Skills shortage sabotage uk business

One thing is certain, Britain is facing an uncertain future. This means UK businesses across all industries are facing significant challenges. Do we have the skills to deal with them? More importantly, should businesses be changing their strategy to accommodate a skills shortage? 

With Brexit constantly hounding the news, cyber-security incidents on the rise and the introduction of GDPR, Britain is facing an uncertain future. This is excluding accommodating innovative technologies to help UK businesses lead the global technological race. As services are our largest industry; technological advancements are essential for the UK. But how do we deal with the skills shortage.

What the businesses are saying

According to Serviceteam IT’s Beyond the Cloud: UK Technology Research 2018 in partnership with Doogheno, 24% of respondents listed a skills shortage as the external factor which had the greatest impact on their business since 2017. Additionally, the same percentage of respondents also listed a skills shortage as the greatest impact on their business in the next 36 months. 

70% of respondents were unsure if they have the skill set or did not have the skill set to fully capitalise on emerging technologies in the future. Emerging technologies include Artificial Intelligence, Blockchain, Edge, Internet of Things and Robotic Process Automation. These technologies are the start of the digital revolution and utilising innovative technology will help to mitigate future challenges facing the UK. 

This may be a result of skilled younger EU citizens leaving the UK because of Brexit. This may also be due to lack of funding in the education sector, which Serviceteam IT’s survey also revealed. In terms of funding, if less is spent on IT or educating about technology, there will be a decrease in the number of skilled workers.  

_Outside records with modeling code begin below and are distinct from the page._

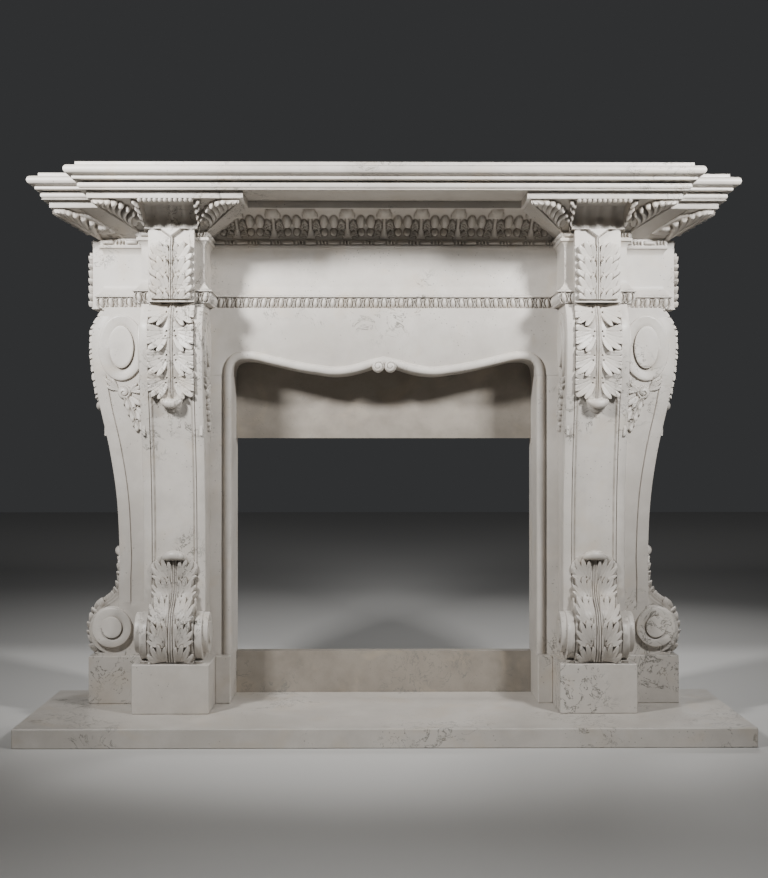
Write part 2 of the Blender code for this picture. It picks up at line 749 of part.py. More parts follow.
def cove_out(share):
    """How far the cove has flared, 0 to 1, at a share of its height: a quarter round that opens upward."""
    return 1.0 - math.sqrt(max(0.0, 1.0 - share**2))


def leaf_out(share, lateral):
    """How much further than the cove the corner leaf stands, 0 to 1, fading from the corner's edge."""
    swell = share**0.9 - cove_out(share)
    return swell * (1.0 - 0.3 * lateral)


def cove_run(share, base, flare, z, kind):
    """One run of the cove, between corners whose neck and fascia places are given.

    kind says what is carved on it: nothing, the centre's row of stems and pods, or the corner leaves
    at its start, its end or both. base and flare are (start, end) pairs of plan points.
    """
    start, end = (np.array(base[i]) + outward_corner(base[i], flare[i]) * cove_out(share) for i in (0, 1))
    along = np.array(base[1]) - np.array(base[0])
    along = along / np.linalg.norm(along)
    outward = np.array((along[1], -along[0]))
    reach = float(np.dot(np.array(flare[0]) - np.array(base[0]), outward))
    if kind == "plain":
        return [(*start, z), (*end, z)]
    points = []
    if kind == "motif":
        # The half row from the centre: a stem on the centre line, pods between stems
        count = max(1, round(base[1][0] / MOTIF_PITCH))
        beat = MOTIF_CAPS if share > CAPS_FROM else MOTIF_BEAT
        steps = count * len(beat)
        fade = 4.0 * share * (1.0 - share)
        for i in range(steps + 1):
            place = start + (end - start) * (i / steps)
            stand = MOTIF_RELIEF * beat[i % len(beat)] * fade if i < steps else 0.0
            points.append((*(place + outward * stand), z))
        return points
    fade = 4.0 * share * (1.0 - share) * SIDE_RIDGE_SHARE
    leaf_first = kind in ("start", "both")
    leaf_last = kind in ("end", "both")
    ribs = len(CORNER_RIDGES)
    laterals = []
    if leaf_first:
        laterals += [(i * CORNER_LEAF_REACH, i) for i in range(1, ribs + 1)]
    if leaf_last:
        laterals += [(1.0 - i * CORNER_LEAF_REACH, i) for i in range(ribs, 0, -1)]
    first = start + (outward_corner(base[0], flare[0]) * leaf_out(share, 0.0) if leaf_first else 0.0)
    last = end + (outward_corner(base[1], flare[1]) * leaf_out(share, 0.0) if leaf_last else 0.0)
    points.append((*first, z))
    for place, i in laterals:
        if i == 1:
            point = first + (last - first) * place
        else:
            stand = reach * leaf_out(share, i / ribs) + CORNER_LEAF_RELIEF * CORNER_RIDGES[i - 1] * fade
            point = start + (end - start) * place + outward * stand
        points.append((*point, z))
    points.append((*last, z))
    return points


def outward_corner(base, flare):
    """The plan vector from a corner's neck place to its fascia place."""
    return np.array(flare) - np.array(base)


def niche_front(share, base, flare, z):
    """The front of the capital over a console: corner leaf, niche with its fluted drum, corner leaf."""
    start, end = (np.array(base[i]) + outward_corner(base[i], flare[i]) * cove_out(share) for i in (0, 1))
    reach = base[0][1] - flare[0][1]
    half = NICHE_HALF_WIDTH
    first = start + outward_corner(base[0], flare[0]) * leaf_out(share, 0.0)
    last = end + outward_corner(base[1], flare[1]) * leaf_out(share, 0.0)
    fade = 4.0 * share * (1.0 - share)
    front_left, front_right = [], []
    ribs = len(CORNER_RIDGES)
    for i in range(1, ribs):
        lateral = i / ribs
        stand = reach * leaf_out(share, lateral) + CORNER_LEAF_RELIEF * CORNER_RIDGES[i - 1] * fade
        x_left = first[0] + (LEG_X - half - first[0]) * lateral
        x_right = last[0] + (LEG_X + half - last[0]) * lateral
        front_left.append((x_left, start[1] - stand, z))
        front_right.append((x_right, start[1] - stand, z))
    edge = start[1] - reach * leaf_out(share, 1.0) - CORNER_LEAF_RELIEF * NICHE_EDGE_SHARE * fade
    drum = base[0][1] - NICHE_SETBACK + NICHE_SWELL * math.sin(math.pi * share)
    wide = half * DRUM_SHARE
    flutes = []
    steps = 2 * NICHE_FLUTES
    for i in range(steps + 1):
        x = LEG_X - wide + 2 * wide * i / steps
        flutes.append((x, drum + (FLUTE_DEPTH if i % 2 else 0.0), z))
    edge = min(edge, drum - NICHE_LIP)
    return ([(*first, z)] + front_left + [(LEG_X - half, edge, z)] + flutes + [(LEG_X + half, edge, z)]
            + front_right[::-1] + [(*last, z)])


def cornice_level(share, z):
    """One level of the cove: the centre row, the two capitals' faces and the leg's side."""
    start_out = BEAD_PROJECTION
    base = corners(start_out, start_out)
    flare = corners(FLARE_X, FLARE_Y)
    kinds = ("motif", "end", "niche", "start", "end", "start", "plain")
    runs = []
    for i, kind in enumerate(kinds):
        pair = (base[i], base[i + 1])
        wide = (flare[i], flare[i + 1])
        if kind == "niche":
            runs.append(niche_front(share, pair, wide, z))
        elif i == 6:
            runs.append(line((runs[-1][-1][0], WALL_Y), base[7], z))
        else:
            runs.append(cove_run(share, pair, wide, z, kind))
    return runs


def cornice_course(group):
    """The carved cove and the fascia over it, which breaks forward over each leg."""
    foot = CORNICE_Z
    cove_top = foot + COVE_HEIGHT
    levels = []
    for share in COVE_LEVELS:
        levels.append(cornice_level(share, foot + COVE_HEIGHT * share))
    outline = corners(FLARE_X, FLARE_Y)
    for z in (cove_top, SHELF_Z - JOINT):
        levels.append([line(outline[i], outline[i + 1], z) for i in range(7)])
    mirror_across_x(named("cornice_course", course(levels), STONE, group))


def shelf(group):
    """The mantel shelf: it breaks forward in one piece over both legs and the middle."""
    levels = []
    half_break = LEG_X + NECK_HALF + FLARE_X
    side = SIDE_X + FLARE_X
    break_y, wing_y = NECK_Y - FLARE_Y, MAIN_Y - FLARE_Y
    for out, rise in SHELF_PROFILE:
        plan = [(0.0, break_y - out), (half_break + out, break_y - out), (half_break + out, wing_y - out),
                (side + out, wing_y - out), (side + out, WALL_Y), (0.0, WALL_Y)]
        levels.append([line(plan[i], plan[i + 1], SHELF_Z + rise) for i in range(5)])
    mirror_across_x(named("mantel_shelf", course(levels), STONE, group))


def main():
    """Builds every stone of the mantel."""
    clear_scene()
    group = collection("fireplace_mantel")
    helpers = collection("helpers")
    hearth(group)
    plinths(group)
    piers(group)
    consoles(group, helpers)
    jambs(group)
    slips(group)
    lintel(group, helpers)
    frieze_course(group)
    cornice_course(group)
    shelf(group)


main()
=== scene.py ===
"""The looks of a carved stone fireplace mantel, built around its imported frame.

Plain blocks keep their frame nodes and get a stone finish. Every carved or moulded stone is a new piece
of closed shells, worked out with numpy as surfaces of two parameters: rings of points carried along a
path, with the carving added as a height above a smooth base.
"""
import json
import logging
import math
from collections.abc import Callable, Iterable
from dataclasses import dataclass, field, replace
from enum import Enum

import bpy
import numpy as np
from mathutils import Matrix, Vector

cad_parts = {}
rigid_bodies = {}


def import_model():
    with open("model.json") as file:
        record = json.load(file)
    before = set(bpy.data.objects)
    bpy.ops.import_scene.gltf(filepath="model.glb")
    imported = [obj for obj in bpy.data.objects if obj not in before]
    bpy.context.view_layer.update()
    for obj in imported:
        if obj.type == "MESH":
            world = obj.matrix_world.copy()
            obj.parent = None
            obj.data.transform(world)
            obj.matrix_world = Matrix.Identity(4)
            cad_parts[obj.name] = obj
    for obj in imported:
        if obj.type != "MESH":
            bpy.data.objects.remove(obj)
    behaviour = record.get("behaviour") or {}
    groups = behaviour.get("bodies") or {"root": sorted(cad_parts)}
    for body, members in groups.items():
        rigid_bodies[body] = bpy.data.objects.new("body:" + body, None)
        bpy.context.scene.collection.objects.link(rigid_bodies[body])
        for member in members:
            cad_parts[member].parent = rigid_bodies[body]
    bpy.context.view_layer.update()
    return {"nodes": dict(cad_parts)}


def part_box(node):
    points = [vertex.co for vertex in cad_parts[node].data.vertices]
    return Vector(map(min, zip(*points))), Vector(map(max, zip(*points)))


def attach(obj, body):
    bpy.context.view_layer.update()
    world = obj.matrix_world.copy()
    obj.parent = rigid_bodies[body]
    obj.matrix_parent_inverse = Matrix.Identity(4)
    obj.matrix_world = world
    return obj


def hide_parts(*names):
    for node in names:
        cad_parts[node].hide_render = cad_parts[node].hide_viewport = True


LOG = logging.getLogger("mantel")
BODY = "root"
SHARP_ANGLE = math.radians(50.0)
BURIED = -0.004  # height of a carving's ground where it lies hidden inside the stone behind it

FLARE_X = 0.130  # how far the capitals and the shelf reach past the frieze's side faces
FLARE_Y = 0.165  # how far they reach past its front faces
MAIN_DEEP = 0.167  # from the wall to the frieze's main face
NECK_DEEP = 0.331  # from the wall to its face over a leg
SIDE_REACH = 0.239  # from a leg's middle to the frieze's side face
ROLL_PROUD = 0.012  # how far the jambs' roll stands out of their plain face

Point2 = tuple[float, float]
Point3 = tuple[float, float, float]
Colour = tuple[float, float, float, float]


class Slot(Enum):
    """The record's material slots."""

    CARVED = "carved_stone"
    HEARTH = "hearth_stone"
    SLIP = "slip_stone"


# Meshes


class Shells:
    """Closed shells gathered into one mesh, with a value at each point for how deep it lies in the carving."""

    def __init__(self) -> None:
        """Starts with no shell."""
        self.points: list[np.ndarray] = []
        self.hollows: list[np.ndarray] = []
        self.corners: list[np.ndarray] = []
        self.sizes: list[np.ndarray] = []
        self.count = 0

    def loft(self, rings: np.ndarray, hollow: np.ndarray | None = None) -> None:
        """Adds a closed shell: quads between each closed ring and the next, and a flat face at either end.

        Its faces are turned to point outwards: the volume, summed over the faces' cones from the
        origin, is positive only where they do.

        Args:
            rings: rings by points by 3.
            hollow: how deep each point lies in the carving, 0 to 1, rings by points.
        """
        rows, columns = rings.shape[:2]
        index = np.arange(rows * columns).reshape(rows, columns)
        low, high = index[:-1], index[1:]
        quads = np.stack([low, np.roll(low, -1, 1), np.roll(high, -1, 1), high], axis=-1).reshape(-1, 4)
        foot, head = index[0][::-1], index[-1]
        flat = rings.reshape(-1, 3) - rings.reshape(-1, 3).mean(0)
        fans = [np.stack([np.full(columns - 2, cap[0]), cap[1:-1], cap[2:]], axis=1) for cap in (foot, head)]
        thirds = np.concatenate([quads[:, :3], quads[:, [0, 2, 3]], *fans])
        if np.linalg.det(flat[thirds]).sum() < 0:
            quads, foot, head = quads[:, ::-1], foot[::-1], head[::-1]
        self.points.append(rings.reshape(-1, 3))
        self.hollows.append(np.zeros(rows * columns) if hollow is None else np.asarray(hollow).ravel())
        self.corners += [(quads + self.count).ravel(), foot + self.count, head + self.count]
        self.sizes += [np.full(len(quads), 4), np.array([columns, columns])]
        self.count += rows * columns

    def piece(self, name: str, material: bpy.types.Material, slot: Slot, *nodes: str) -> None:
        """Makes the piece, which rides on the frame and stands for the given nodes.

        Args:
            name: the piece's name.
            material: its finish.
            slot: the record's material slot; not used.
            nodes: the frame nodes that it replaces.
        """
        mesh = bpy.data.meshes.new(name)
        points = np.concatenate(self.points).astype(np.float32)
        corners = np.concatenate(self.corners).astype(np.int32)
        sizes = np.concatenate(self.sizes)
        mesh.vertices.add(len(points))
        mesh.vertices.foreach_set("co", points.ravel())
        mesh.loops.add(len(corners))
        mesh.loops.foreach_set("vertex_index", corners)
        mesh.polygons.add(len(sizes))
        mesh.polygons.foreach_set("loop_start", (np.cumsum(sizes) - sizes).astype(np.int32))
        mesh.update(calc_edges=True)
        mesh.shade_smooth()
        mesh.set_sharp_from_angle(angle=SHARP_ANGLE)
        depth = mesh.attributes.new("hollow", "FLOAT", "POINT")
        depth.data.foreach_set("value", np.concatenate(self.hollows).astype(np.float32))
        mesh.materials.append(material)
        made = bpy.data.objects.new(name, mesh)
        bpy.context.scene.collection.objects.link(made)
        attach(made, BODY)
        if nodes:
            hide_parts(*nodes)
        LOG.info("%s: %d points, %d faces", name, len(points), len(sizes))


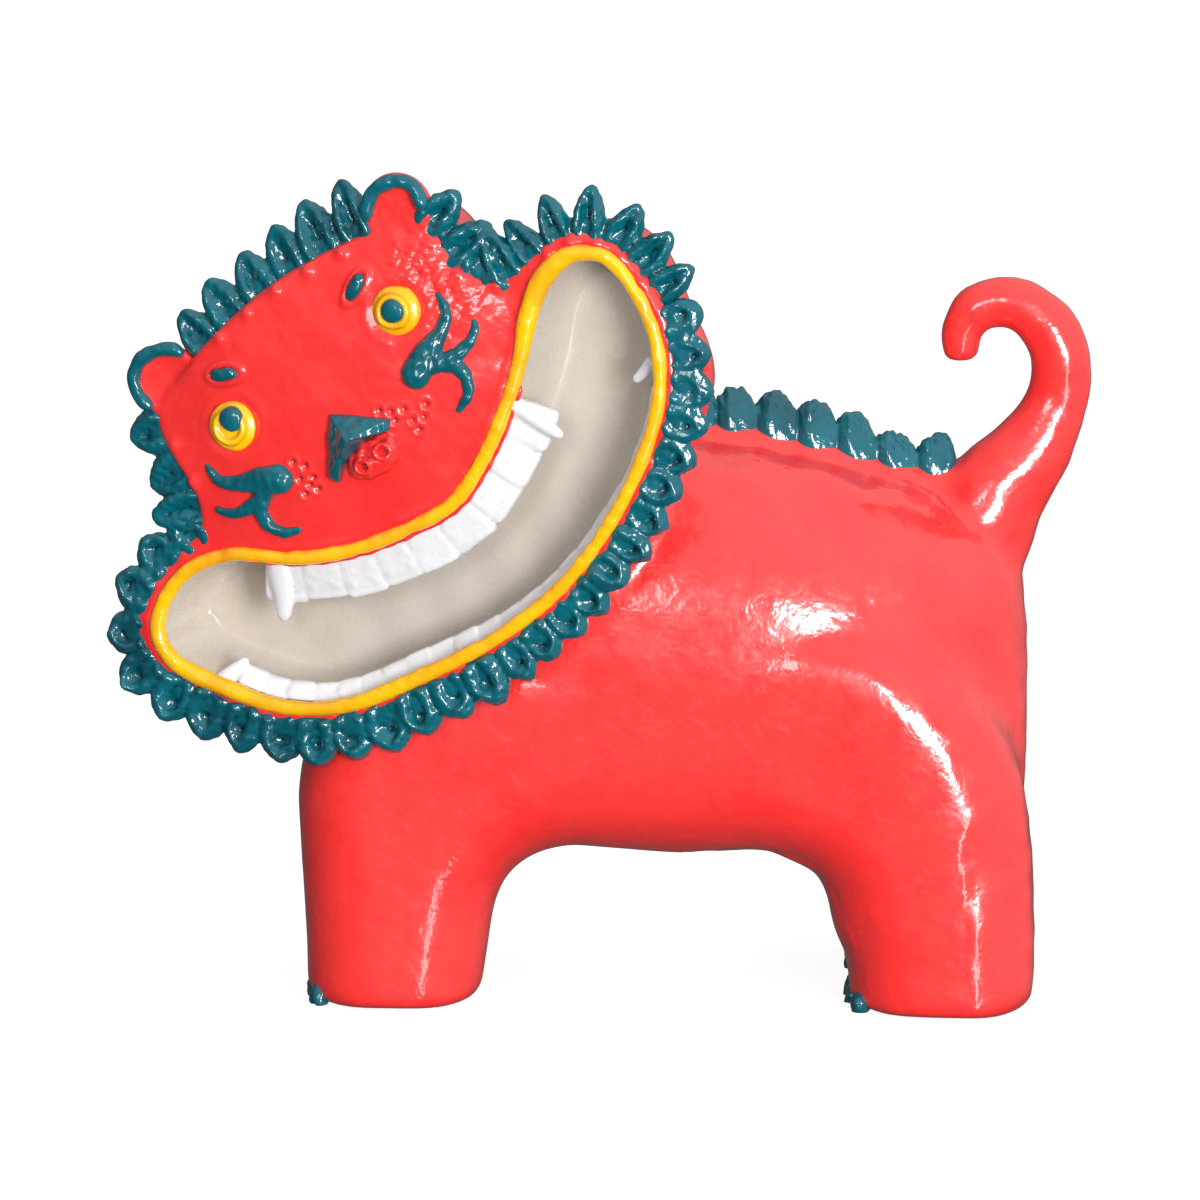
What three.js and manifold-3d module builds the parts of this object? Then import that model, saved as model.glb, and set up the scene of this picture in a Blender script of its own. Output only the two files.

How to approach the skills shortage

Approach University Students & Millennials

Students in UK universities are the best chance to revolutionise business with knowledgeable people who are eager to learn new information and be educated in different sectors.  

Alcus Erasmus, Information Security Manager at MAG Airports, including Manchester Airport, London Stansted and East Midlands Airports mentioned his department specifically are collaborating with Universities such as the University of Glasgow and Cardiff University. The organisation brings in student resources who have basic qualifications invest time and effort in training them to meet their requirements. Generally, the organisation has found finding their specific skills in the general market difficult and expensive. As a result, the last couple of recruits were under the age of 30 years old.

Therefore, a business will end up with a talented, educated and youthful workforce for the coming years. It may seem like the last thing which is needed is to hire and train more staff, but it may be necessary in the long term.  

Increase skilled starting salaries 

To get ahead of competitors, especially foreign competitors, the starting salary for the IT department needs to reflect the scale of the job. As emerging technologies are becoming more prevalent and necessary in modern society, the IT department need to be innovative and engaged to make bold changes within a business. This also needs to be reflected in the salary.  

Caron Alexander, Director of Digital Shared Services at the Department of Finance commented that in government, the environment is not as flexible in terms of salaries. The department have managed to increase the starting salary for IT graduates as this is very competitive. You may wonder what happens to these graduates after the two-year training scheme. Caron argues that as the progression in public service is not as accommodating, the department try to highlight the attractiveness of the public sector in comparison to working in the private sector.

Continually educate your workforce 

Having a fully functioning and trained workforce is paramount to a success of a business.  

Colin Jack, Care and Learning, Service Support and Information Manager from the Highland Council mentioned that his department are trying to develop skills to make use of Power BI tools and DAX language. He found there were 10-12,000 employees in the Highland Council using Excel in the way it was used in 1997. As Colin works alongside 207 schools across an area the size of Belgium, he believes DAX language would be more efficient in management of data, but it is difficult to find people who have knowledge or experience of this.

Train your workforce so they use the IT you want them to. In the current business environment in the UK, it is not safe to assume they know what to do. 

Swallow extra costs to have a highly trained workforce 

Ian Brown, Director of IT and MIS from Myerscough College commented that the problem in IT is that external training is very expensive. This money isn’t available as the easiest thing to cut back on is the training budget.

It is important to note that investment needs to be put into people. This must not be forgotten in a business, especially those with a larger budget which can be used for training purposes.  

Conclusion 

With the prevalent skills shortages and the uncertain future of the UK, it can be daunting to run, or start up a business. However, there are ways to make sure your business thrives. Although there is huge concern with migration and the free movement of people, approaching university students, offering a competitive salary, providing incentives to work for your business, and educating and training your workforce will stand you in good stead for the future.